Der Grand-Prix-Siegertitel „Molitva“ der Serbin Marija Serifovic ist hierzuland nicht erhältlich – kein Label will ihn

Irgendwas muss da schiefgelaufen sein: Das serbische Label, das die Rechte des Songs „Molitva“ innehat, konnte diese nicht an einen der reichen Musikkonzerne verkaufen. Emi, Warner, Universal: Marija Šerifović, Siegerin beim Eurovision Song Contest am 12. Mai in Helsinki, mag auf dem Balkan noch so sehr eine Heldin sein – in Deutschland würde sie wie Blei in den Regalen liegen. Media-Markt, Karstadt, Saturn: Kein Discounter von Unterhaltungsmusik hat ihren Titel vorrätig, auch Amazon führt ihn nicht – obwohl sie aus dem hiesigen Televoting die dritthöchste Zahl von Stimmen erhielt und dies doch eine gewisse Marktreife signalisiert haben könnte. Weit gefehlt: Major Companies wie Universal ist an einem europäischen Markt nicht gelegen, am Risikobewusstsein, Ware aus verhältnismäßig armen Ländern zu kaufen, mangelt es ohnehin notorisch.
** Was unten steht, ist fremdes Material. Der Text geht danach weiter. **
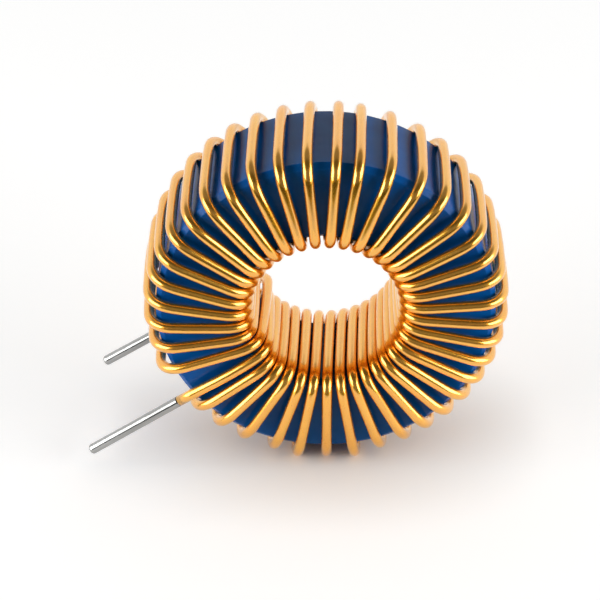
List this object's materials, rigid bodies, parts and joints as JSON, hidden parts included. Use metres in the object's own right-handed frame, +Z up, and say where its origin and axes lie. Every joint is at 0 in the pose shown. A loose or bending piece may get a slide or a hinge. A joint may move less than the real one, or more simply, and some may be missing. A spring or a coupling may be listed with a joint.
{
  "type": "toroidal inductor",
  "caption": "Toroidal inductor: enamelled copper wire wound in one layer through a coated ring core, with two tinned wire leads.",
  "frame": {"origin": "middle of the whole part's footprint, on the surface under the lowest turns", "axes": "+X to the right seen from the front, away from the leads; +Y away along the ring's axis; +Z up"},
  "size_m": [0.0416, 0.0146, 0.0359],
  "materials": {
    "pressed_powder": "pressed iron powder, matt grey, sealed under the coating",
    "blue_epoxy": "glossy blue epoxy coating with a slight ripple",
    "enamelled_copper": "copper under clear amber enamel, glossy",
    "solder": "dipped tin solder, bright, slightly uneven"
  },
  "bodies": {
    "root": {"powder_core": "pressed_powder", "core_coating": "blue_epoxy", "winding": "enamelled_copper", "front_lead_solder": "solder", "rear_lead_solder": "solder"}
  },
  "joints": []
}
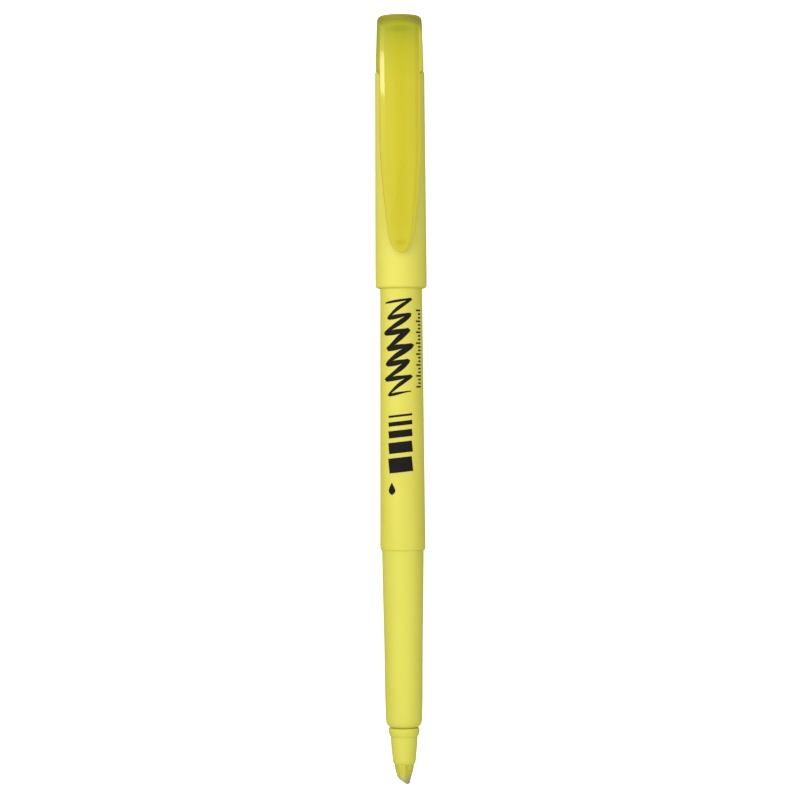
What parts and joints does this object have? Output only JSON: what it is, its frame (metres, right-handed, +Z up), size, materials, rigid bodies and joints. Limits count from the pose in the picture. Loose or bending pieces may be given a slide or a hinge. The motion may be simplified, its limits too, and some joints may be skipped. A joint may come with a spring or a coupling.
{
  "type": "highlighter",
  "caption": "Slim chisel-tip highlighter pen with its clip cap pushed onto the tail. The cap slides off and the clip springs open.",
  "frame": {"origin": "below the middle of the pen's length, level with the lowest point of its cap's lip, which touches a table that the pen is laid on", "axes": "+Y along the pen from the nib to the cap's crown, +Z up, with the clip on top, +X to the right when the clip faces the viewer and the nib points down"},
  "size_m": [0.0108, 0.1612, 0.0129],
  "materials": {
    "barrel_plastic": "satin moulded polypropylene, fluorescent yellow",
    "cap_body_plastic": "satin moulded polypropylene, fluorescent yellow, opaque",
    "crown_plastic": "glossy translucent polypropylene, olive yellow",
    "liner_plastic": "natural polyethylene",
    "nib_fibre": "pressed polyester fibre, wet with yellow ink",
    "ink_fibre": "bonded polyester fibre, soaked with yellow ink",
    "clear_film": "thin polypropylene film"
  },
  "bodies": {
    "pen": {"barrel": "barrel_plastic", "nib_holder": "barrel_plastic", "nib": "nib_fibre", "ink_reservoir": "ink_fibre", "reservoir_wrap": "clear_film", "breather_tube": "clear_film", "tail_plug": "barrel_plastic"},
    "cap": {"cap_body": "cap_body_plastic", "cap_crown": "crown_plastic", "cap_liner": "liner_plastic"},
    "clip": {"clip": "crown_plastic"}
  },
  "joints": [
    {"name": "cap_slide", "type": "slide", "parent": "pen", "child": "cap", "axis": [0, 1, 0], "range_m": [0, 0.045]},
    {"name": "clip_flex", "type": "hinge", "parent": "cap", "child": "clip", "pos_m": [0, 0.07285, 0.01218], "axis": [-1, 0, 0], "range_deg": [0, 4], "stiffness_Nm_per_rad": 1.5}
  ]
}
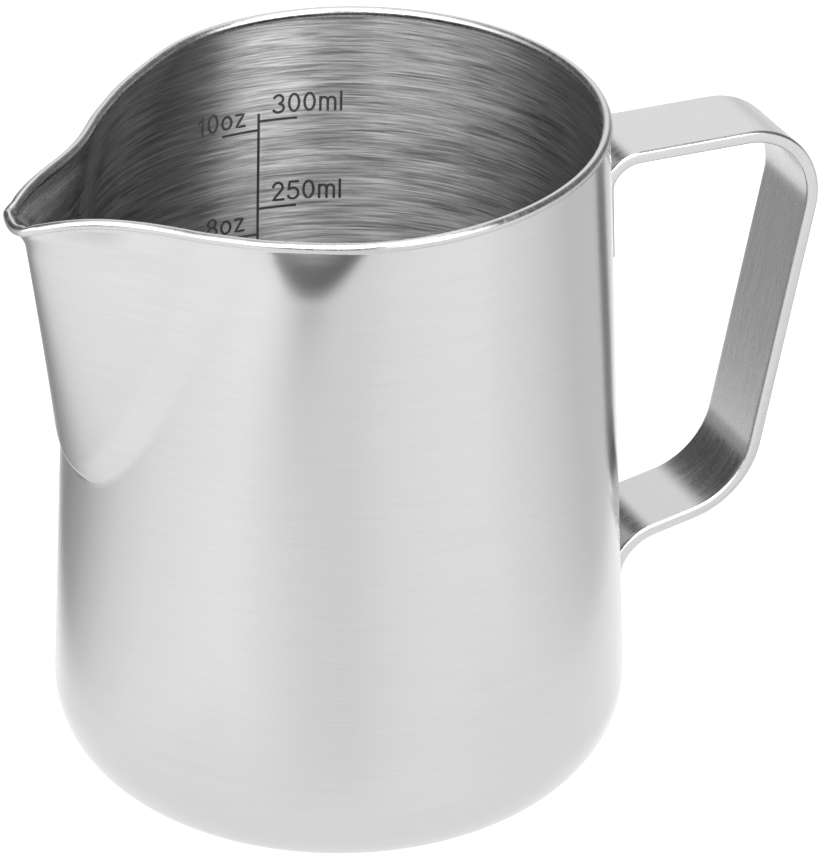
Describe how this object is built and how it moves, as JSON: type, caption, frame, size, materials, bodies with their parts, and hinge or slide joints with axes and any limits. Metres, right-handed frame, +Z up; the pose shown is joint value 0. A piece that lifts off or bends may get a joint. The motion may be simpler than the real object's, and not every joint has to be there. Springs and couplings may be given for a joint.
{
  "type": "milk frothing pitcher",
  "caption": "Small steel milk frothing pitcher: a tapered cup with a rounded base, a pressed pouring spout, a rounded rim and a bent strap handle spot-welded to its back.",
  "frame": {"origin": "centre of the cup's base, on the plane that it stands on", "axes": "+Z up along the cup's axis, +X from the axis towards the handle, so the spout points along -X"},
  "size_m": [0.1113, 0.0756, 0.0915],
  "materials": {
    "brushed_cup": "satin outside, brushed round the inside, polished rim",
    "satin_strap": "satin along the strap with polished edges",
    "weld_metal": "fused weld metal, slightly heat tinted"
  },
  "bodies": {
    "root": {"cup_body": "brushed_cup", "handle_strap": "satin_strap", "upper_spot_welds": "weld_metal", "lower_spot_welds": "weld_metal"}
  },
  "joints": []
}
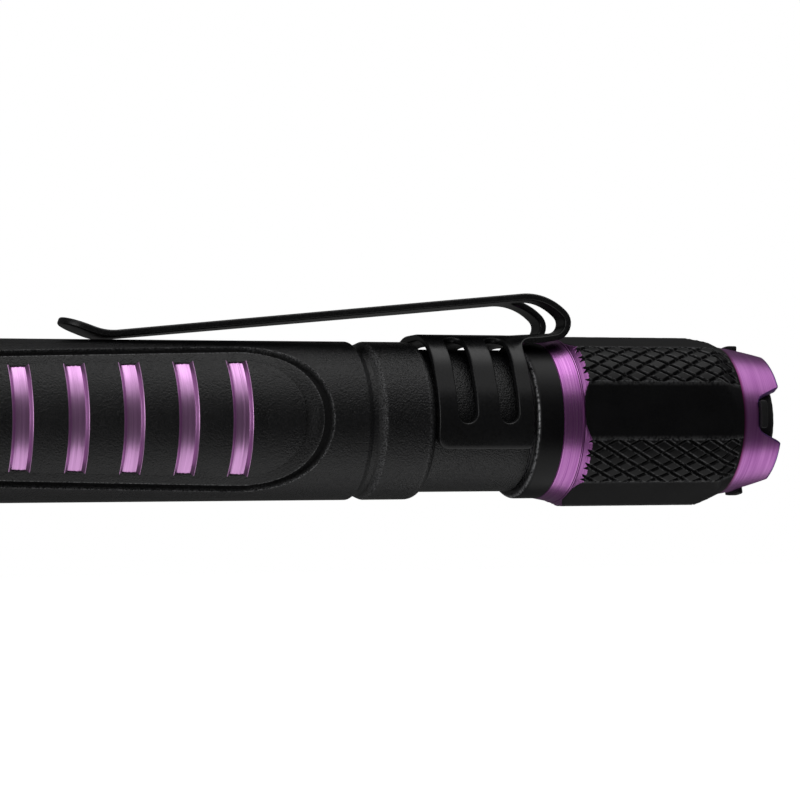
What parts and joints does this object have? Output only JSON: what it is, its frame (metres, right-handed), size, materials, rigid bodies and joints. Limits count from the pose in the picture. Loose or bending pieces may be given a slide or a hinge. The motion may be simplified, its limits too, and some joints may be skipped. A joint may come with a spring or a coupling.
{
  "type": "counterfeit detector pen",
  "caption": "Pen-size ultraviolet torch for checking banknotes, with grooved grip panels, a sprung pocket clip and a crowned tail cap with a push button.",
  "frame": {"origin": "on the pen's axis, in the middle of the plain band of the barrel, between the ring groove and the neck that carries the clip", "axes": "+X along the pen's axis towards the tail button, so the lamp faces -X; +Z from the axis towards the pocket clip; +Y completes a right-handed frame"},
  "size_m": [0.1344, 0.0163, 0.0203],
  "materials": {
    "black_anodise": "bead-blasted black anodise, satin",
    "purple_anodise": "turned purple anodise, bright satin",
    "spring_steel_black": "satin black coating on spring steel",
    "black_rubber": "moulded silicone rubber, matt",
    "o_ring_rubber": "nitrile rubber, slightly greasy",
    "clear_glass": "polished toughened glass",
    "reflector_metal": "vacuum metallised",
    "led_ceramic": "ceramic package with a clear dome",
    "board_white": "white solder mask",
    "board_green": "green solder mask",
    "brass": "turned, bare",
    "gold_spring": "plated spring wire",
    "steel_spring": "bright spring wire",
    "black_plastic": "glass-filled nylon",
    "white_plastic": "acetal",
    "cell_jacket": "plain shrink jacket with steel ends",
    "washer_steel": "stamped steel"
  },
  "bodies": {
    "barrel": {"barrel": "black_anodise", "front_cell": "cell_jacket", "rear_cell": "cell_jacket", "head_shell": "black_anodise", "front_bezel": "purple_anodise", "window_lens": "clear_glass", "window_seal": "o_ring_rubber", "reflector": "reflector_metal", "uv_led": "led_ceramic", "led_board": "board_white", "heat_sink_pill": "brass", "driver_board": "board_green", "front_contact_spring": "gold_spring", "head_o_ring": "o_ring_rubber", "tail_o_ring": "o_ring_rubber"},
    "clip": {"clip_collar": "spring_steel_black"},
    "clip_arm": {"clip_arm": "spring_steel_black"},
    "cap_carrier": {"tail_spring": "gold_spring"},
    "tail_cap": {"tail_cap": "black_anodise", "contact_plate": "brass", "switch_retaining_ring": "brass", "switch_housing": "black_plastic", "switch_return_spring": "steel_spring", "boot_washer": "washer_steel"},
    "button": {"switch_plunger": "white_plastic", "switch_boot": "black_rubber"}
  },
  "joints": [
    {"name": "clip_swivel", "type": "hinge", "parent": "barrel", "child": "clip", "pos_m": [0.0075, 0, 0], "axis": [1, 0, 0], "continuous": true},
    {"name": "clip_flex", "type": "hinge", "parent": "clip", "child": "clip_arm", "pos_m": [0.01234, 0, 0.01194], "axis": [0, 1, 0], "range_deg": [0, 4], "stiffness_Nm_per_rad": 2},
    {"name": "cap_travel", "type": "slide", "parent": "barrel", "child": "cap_carrier", "axis": [1, 0, 0], "range_m": [0, 0.005]},
    {"name": "cap_turn", "type": "hinge", "parent": "cap_carrier", "child": "tail_cap", "pos_m": [0.02, 0, 0], "axis": [1, 0, 0], "range_deg": [0, 1800.1]},
    {"name": "button_press", "type": "slide", "parent": "tail_cap", "child": "button", "axis": [-1, 0, 0], "range_m": [0, 0.0012], "stiffness_N_per_m": 1500, "deforming": ["switch_boot", "switch_return_spring"]}
  ],
  "couplings": [
    {"joint": "cap_turn", "follows": "cap_travel", "rad_per_m": 6283.2}
  ]
}
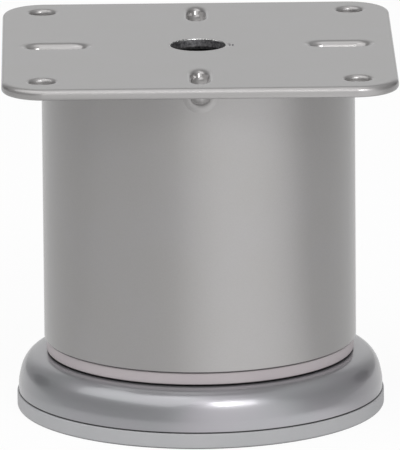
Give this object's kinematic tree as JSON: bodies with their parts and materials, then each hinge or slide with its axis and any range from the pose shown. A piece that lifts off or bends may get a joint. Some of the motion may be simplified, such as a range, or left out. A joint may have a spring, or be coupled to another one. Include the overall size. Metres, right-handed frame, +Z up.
{
  "type": "metal furniture leg",
  "caption": "Round tubular steel furniture leg with a square screw plate, pressed locating beads and a screw-adjusted round foot.",
  "frame": {"origin": "on the floor, at the centre of the foot, on the tube's axis", "axes": "+Z up along the tube towards the furniture, +X and +Y square to the plate's edges"},
  "size_m": [0.1, 0.1, 0.0942],
  "materials": {
    "coated_steel": "satin silver powder coat",
    "weld_steel": "as welded",
    "insert_plastic": "fine matte moulded",
    "zinc_steel": "bright zinc plate",
    "spring_steel": "phosphated",
    "base_plastic": "fine matte moulded",
    "shell_lacquer": "glossy silver lacquer"
  },
  "bodies": {
    "leg": {"top_plate": "coated_steel", "leg_tube": "coated_steel", "weld_beads": "weld_steel", "tube_insert": "insert_plastic", "spindle_nut": "zinc_steel"},
    "foot": {"foot_base": "base_plastic", "foot_shell": "shell_lacquer", "thrust_washer": "zinc_steel"},
    "spindle": {"spindle": "zinc_steel", "retaining_clip": "spring_steel"}
  },
  "joints": [
    {"name": "foot_extend", "type": "slide", "parent": "leg", "child": "foot", "axis": [0, 0, -1], "range_m": [0, 0.015]},
    {"name": "spindle_turn", "type": "hinge", "parent": "foot", "child": "spindle", "pos_m": [0, 0, 0], "axis": [0, 0, -1], "range_deg": [0, 3600]}
  ],
  "couplings": [
    {"joint": "spindle_turn", "follows": "foot_extend", "rad_per_m": 4188.8}
  ]
}
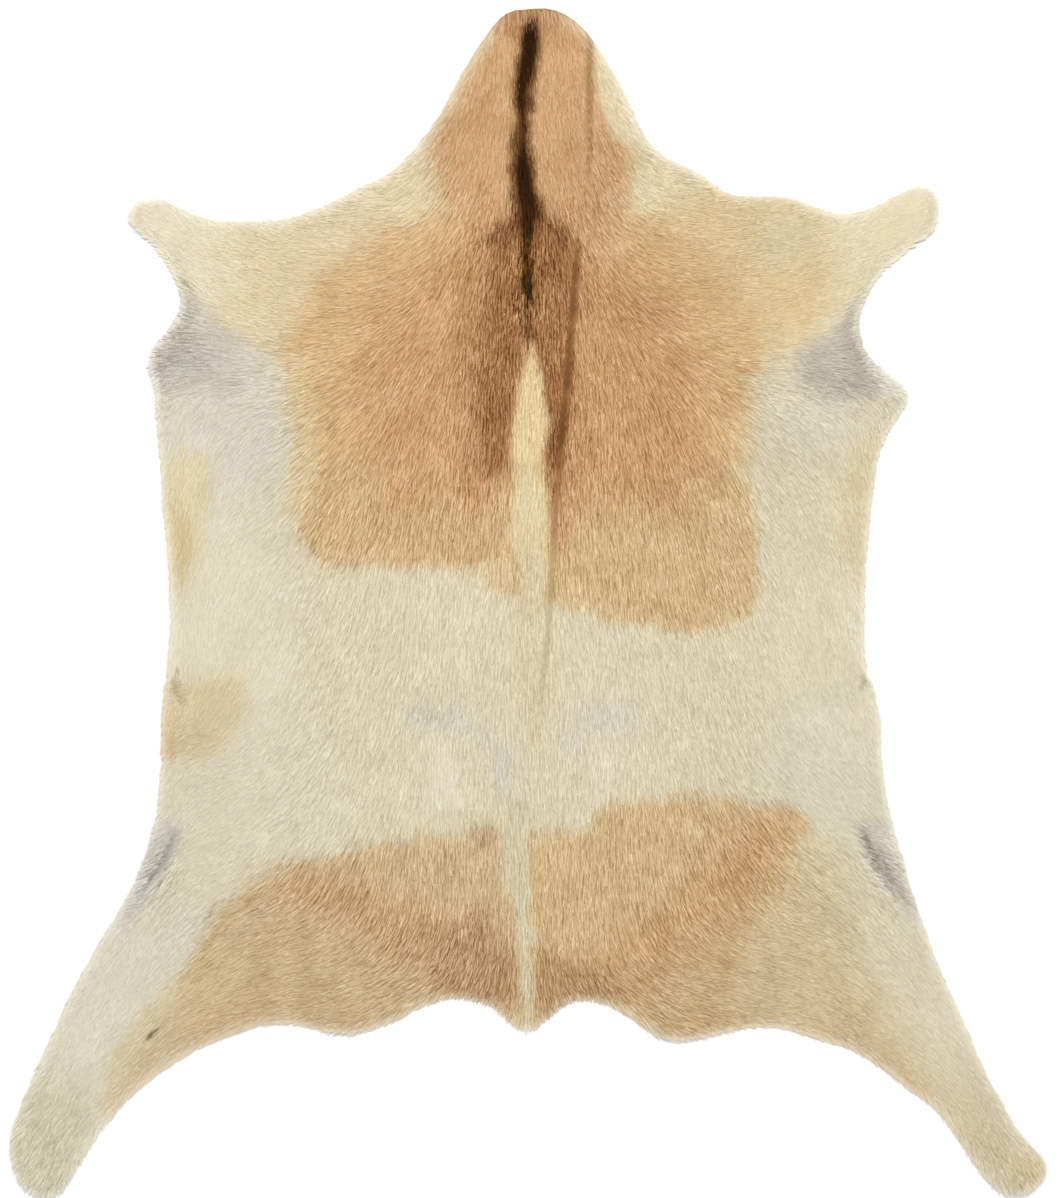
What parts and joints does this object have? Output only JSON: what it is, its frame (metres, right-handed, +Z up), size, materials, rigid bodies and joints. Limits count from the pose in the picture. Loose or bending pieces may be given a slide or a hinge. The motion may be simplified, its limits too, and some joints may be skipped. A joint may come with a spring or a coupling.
{
  "type": "goatskin",
  "caption": "Whole tanned goatskin with its short hair on, lying flat: neck, fore shanks, body, tail stub and hind legs, tan and cream with a dark stripe along the neck.",
  "frame": {"origin": "middle of the hide's bounding box, on the surface it lies on", "axes": "+Y towards the neck, +X towards the hide's right side seen from above with the neck away, +Z up out of the hair side"},
  "size_m": [0.7838, 0.9001, 0.0084],
  "materials": {
    "coat": "matte",
    "skin": "matte"
  },
  "bodies": {
    "root": {"hide": "coat"}
  },
  "joints": []
}
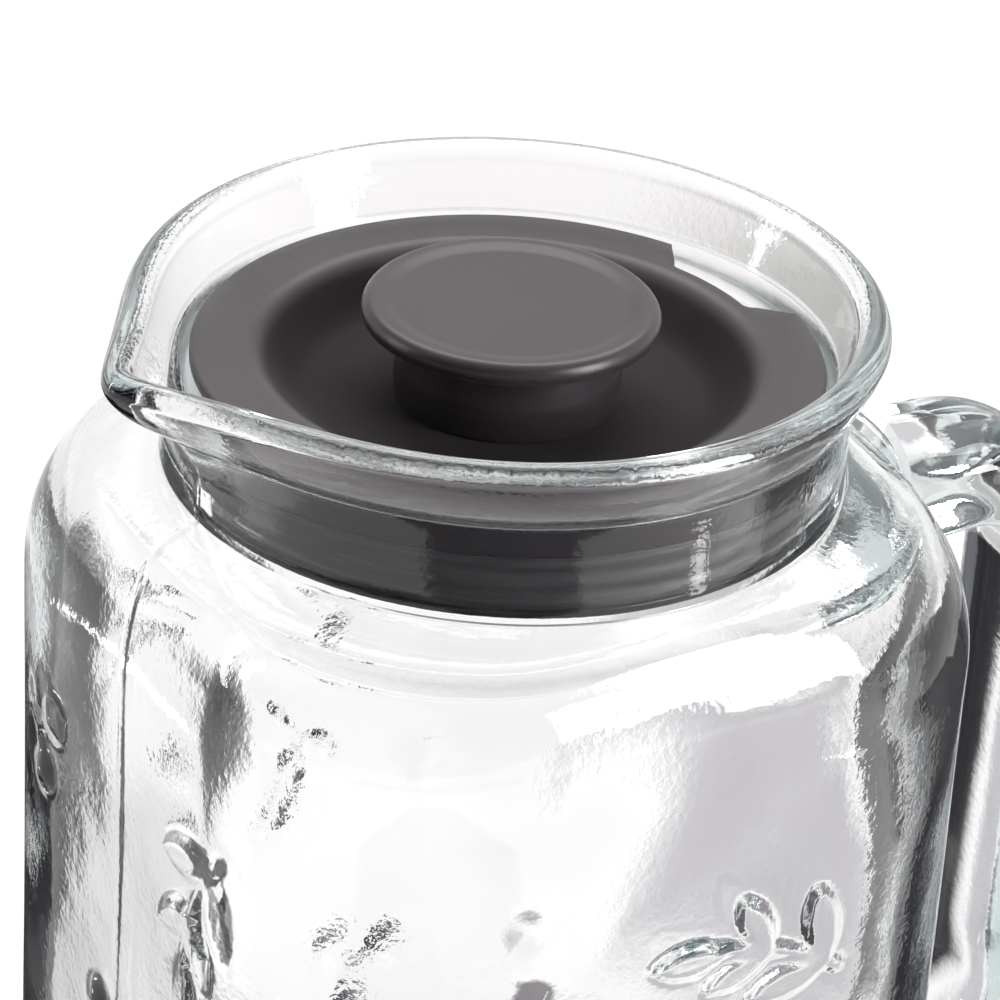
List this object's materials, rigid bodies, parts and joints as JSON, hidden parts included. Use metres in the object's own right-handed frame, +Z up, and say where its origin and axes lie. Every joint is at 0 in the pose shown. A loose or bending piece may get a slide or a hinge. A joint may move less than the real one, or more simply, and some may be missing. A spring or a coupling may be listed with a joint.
{
  "type": "glass pitcher with lid",
  "caption": "Clear glass pitcher with a rounded-square body, pouring spout and glass handle, closed by a dark plastic push-in lid with a mushroom knob and pouring notch.",
  "frame": {"origin": "centre of the plane that the jug stands on, on the axis of the neck", "axes": "+Z up along the axis of the neck; the spout points to -X and the handle to +X; the flat sides face +-X and +-Y"},
  "size_m": [0.1601, 0.113, 0.225],
  "materials": {
    "clear_glass": "clear pressed glass, faintly blue-green in its thick edges, with a soft orange-peel surface",
    "lid_plastic": "fine matte, warm dark grey",
    "seal_rubber": "satin, soft"
  },
  "bodies": {
    "jug": {"jug_body": "clear_glass", "jug_handle": "clear_glass"},
    "seal": {"lid_seal": "seal_rubber"},
    "lid": {"lid_cover": "lid_plastic", "knob_cap": "lid_plastic"}
  },
  "joints": [
    {"name": "lid_lift", "type": "slide", "parent": "jug", "child": "seal", "axis": [0, 0, 1], "range_m": [0, 0.06]},
    {"name": "lid_turn", "type": "hinge", "parent": "seal", "child": "lid", "pos_m": [0, 0, 0.204], "axis": [0, 0, 1], "continuous": true}
  ]
}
Insofern wundert es nicht, dass Šerifović, 22, in ihrer Heimat zur Galionsfigur des neoserbischen Europäertums avanciert, in Belgrad am 13. Mai von 50.000 Menschen empfangen, bejubelt beim Autokorso, nicht einmal würdig war, beim jüngsten Deutschlandbesuch von der Redaktion der ARD-Plauderrunde „Beckmann“ abgegriffen worden zu sein: Eurovision? Šerifović? Keine Quotenknallerin!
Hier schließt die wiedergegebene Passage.